[Begin GIVEN INFORMATION]

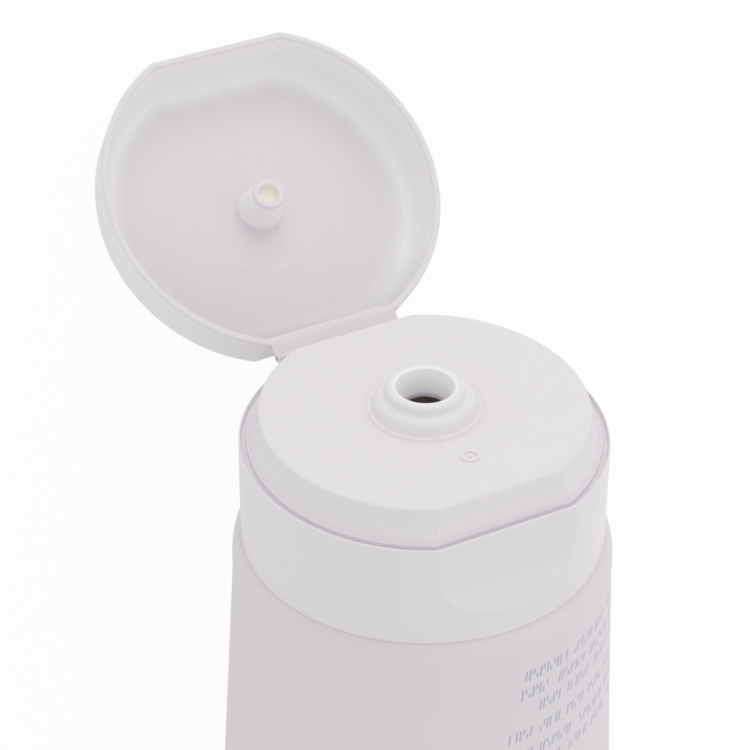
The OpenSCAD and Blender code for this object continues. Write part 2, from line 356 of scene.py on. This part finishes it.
def smooth(piece, angle=22):
    """Smooth shading up to an angle, with flat faces kept flat."""
    with editing(piece):
        tidy_mesh()
    make_active(piece)
    bpy.ops.object.shade_smooth_by_angle(angle=math.radians(angle))
    apply_modifier(piece, "WEIGHTED_NORMAL", keep_sharp=True, weight=80)


def hand_over(piece, body, slot, material, *nodes):
    """Gives a piece its finish and its body, and hides the CAD nodes that it stands for."""
    piece.data.materials.clear()
    piece.data.materials.append(material)
    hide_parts(*nodes)
    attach(piece, body)


# Materials

class Value:
    """Output socket that can be used in sums. Each sign adds one Math node."""

    def __init__(self, finish, socket):
        self.finish = finish
        self.socket = socket

    def math(self, operation, *others):
        inputs = dict(enumerate((self, *others)))
        return self.finish.node("ShaderNodeMath", {"operation": operation}, inputs)

    def __add__(self, other):
        return self.math("ADD", other)

    def __radd__(self, other):
        return self.math("ADD", other)

    def __sub__(self, other):
        return self.math("SUBTRACT", other)

    def __rsub__(self, other):
        return self.finish.node("ShaderNodeMath", {"operation": "SUBTRACT"}, {0: other, 1: self})

    def __mul__(self, other):
        return self.math("MULTIPLY", other)

    def __rmul__(self, other):
        return self.math("MULTIPLY", other)

    def __truediv__(self, other):
        return self.math("DIVIDE", other)

    def __lt__(self, other):
        return self.math("LESS_THAN", other)

    def __gt__(self, other):
        return self.math("GREATER_THAN", other)


class Finish:
    """Material or world with its nodes."""

    def __init__(self, owner):
        owner.use_nodes = True
        self.owner = owner
        self.tree = owner.node_tree
        self.tree.nodes.clear()

    def node(self, kind, values=None, inputs=None, output=0):
        """Adds a node, sets its values first and then its sockets, and returns one output."""
        node = self.tree.nodes.new(kind)
        for key, value in (values or {}).items():
            setattr(node, key, value)
        for key, value in (inputs or {}).items():
            if isinstance(value, Value):
                self.tree.links.new(value.socket, node.inputs[key])
            else:
                node.inputs[key].default_value = value
        if len(node.outputs) == 0:
            return node
        return Value(self, node.outputs[output])

    def noise(self, place, scale, detail):
        """Soft noise from 0 to 1."""
        return self.node("ShaderNodeTexNoise", inputs={
            "Vector": place, "Scale": scale, "Detail": detail})

    def mixed(self, factor, first, second):
        """Mix of two colours."""
        return self.node(
            "ShaderNodeMix", {"data_type": "RGBA"}, {0: factor, 6: first, 7: second}, output=2)

    def bump(self, height, strength, distance):
        """Normal bent by a height."""
        return self.node("ShaderNodeBump", inputs={
            "Strength": strength, "Distance": distance, "Height": height})

    def own_place(self, laid=LAY_DOWN):
        """Object coordinates in the upright cap's directions, in metres."""
        place = self.node("ShaderNodeTexCoord", output=3)
        return self.node("ShaderNodeMapping", {"vector_type": "TEXTURE"}, {
            "Vector": place, "Location": laid.to_translation(), "Rotation": laid.to_euler()})

    def step(self, value, start, end):
        """0 below start, 1 above end and even in between."""
        share_of_way = (value - start) * (1 / (end - start))
        return share_of_way.math("MINIMUM", 1.0).math("MAXIMUM", 0.0)

    def parts(self, place):
        """The three values of a vector."""
        split = self.tree.nodes.new("ShaderNodeSeparateXYZ")
        self.tree.links.new(place.socket, split.inputs[0])
        return [Value(self, socket) for socket in split.outputs]

    def surface(self, **inputs):
        """Principled surface on the material's output."""
        named = {key.replace("_", " "): value for key, value in inputs.items()}
        shader = self.node("ShaderNodeBsdfPrincipled", inputs=named)
        self.node("ShaderNodeOutputMaterial", inputs={"Surface": shader})
        return self.owner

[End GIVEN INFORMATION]

- [STATED EXERCISE]: Write the whole listing out again. Keep every line exactly as it is.

- [RESPONSE FOR THIS EXERCISE]:
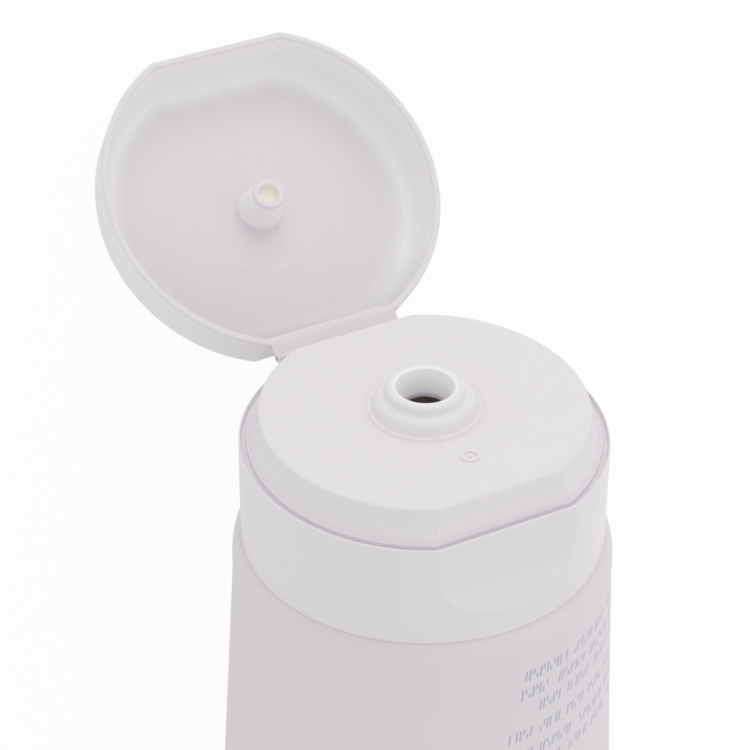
The OpenSCAD and Blender code for this object continues. Write part 2, from line 356 of scene.py on. This part finishes it.
def smooth(piece, angle=22):
    """Smooth shading up to an angle, with flat faces kept flat."""
    with editing(piece):
        tidy_mesh()
    make_active(piece)
    bpy.ops.object.shade_smooth_by_angle(angle=math.radians(angle))
    apply_modifier(piece, "WEIGHTED_NORMAL", keep_sharp=True, weight=80)


def hand_over(piece, body, slot, material, *nodes):
    """Gives a piece its finish and its body, and hides the CAD nodes that it stands for."""
    piece.data.materials.clear()
    piece.data.materials.append(material)
    hide_parts(*nodes)
    attach(piece, body)


# Materials

class Value:
    """Output socket that can be used in sums. Each sign adds one Math node."""

    def __init__(self, finish, socket):
        self.finish = finish
        self.socket = socket

    def math(self, operation, *others):
        inputs = dict(enumerate((self, *others)))
        return self.finish.node("ShaderNodeMath", {"operation": operation}, inputs)

    def __add__(self, other):
        return self.math("ADD", other)

    def __radd__(self, other):
        return self.math("ADD", other)

    def __sub__(self, other):
        return self.math("SUBTRACT", other)

    def __rsub__(self, other):
        return self.finish.node("ShaderNodeMath", {"operation": "SUBTRACT"}, {0: other, 1: self})

    def __mul__(self, other):
        return self.math("MULTIPLY", other)

    def __rmul__(self, other):
        return self.math("MULTIPLY", other)

    def __truediv__(self, other):
        return self.math("DIVIDE", other)

    def __lt__(self, other):
        return self.math("LESS_THAN", other)

    def __gt__(self, other):
        return self.math("GREATER_THAN", other)


class Finish:
    """Material or world with its nodes."""

    def __init__(self, owner):
        owner.use_nodes = True
        self.owner = owner
        self.tree = owner.node_tree
        self.tree.nodes.clear()

    def node(self, kind, values=None, inputs=None, output=0):
        """Adds a node, sets its values first and then its sockets, and returns one output."""
        node = self.tree.nodes.new(kind)
        for key, value in (values or {}).items():
            setattr(node, key, value)
        for key, value in (inputs or {}).items():
            if isinstance(value, Value):
                self.tree.links.new(value.socket, node.inputs[key])
            else:
                node.inputs[key].default_value = value
        if len(node.outputs) == 0:
            return node
        return Value(self, node.outputs[output])

    def noise(self, place, scale, detail):
        """Soft noise from 0 to 1."""
        return self.node("ShaderNodeTexNoise", inputs={
            "Vector": place, "Scale": scale, "Detail": detail})

    def mixed(self, factor, first, second):
        """Mix of two colours."""
        return self.node(
            "ShaderNodeMix", {"data_type": "RGBA"}, {0: factor, 6: first, 7: second}, output=2)

    def bump(self, height, strength, distance):
        """Normal bent by a height."""
        return self.node("ShaderNodeBump", inputs={
            "Strength": strength, "Distance": distance, "Height": height})

    def own_place(self, laid=LAY_DOWN):
        """Object coordinates in the upright cap's directions, in metres."""
        place = self.node("ShaderNodeTexCoord", output=3)
        return self.node("ShaderNodeMapping", {"vector_type": "TEXTURE"}, {
            "Vector": place, "Location": laid.to_translation(), "Rotation": laid.to_euler()})

    def step(self, value, start, end):
        """0 below start, 1 above end and even in between."""
        share_of_way = (value - start) * (1 / (end - start))
        return share_of_way.math("MINIMUM", 1.0).math("MAXIMUM", 0.0)

    def parts(self, place):
        """The three values of a vector."""
        split = self.tree.nodes.new("ShaderNodeSeparateXYZ")
        self.tree.links.new(place.socket, split.inputs[0])
        return [Value(self, socket) for socket in split.outputs]

    def surface(self, **inputs):
        """Principled surface on the material's output."""
        named = {key.replace("_", " "): value for key, value in inputs.items()}
        shader = self.node("ShaderNodeBsdfPrincipled", inputs=named)
        self.node("ShaderNodeOutputMaterial", inputs={"Surface": shader})
        return self.owner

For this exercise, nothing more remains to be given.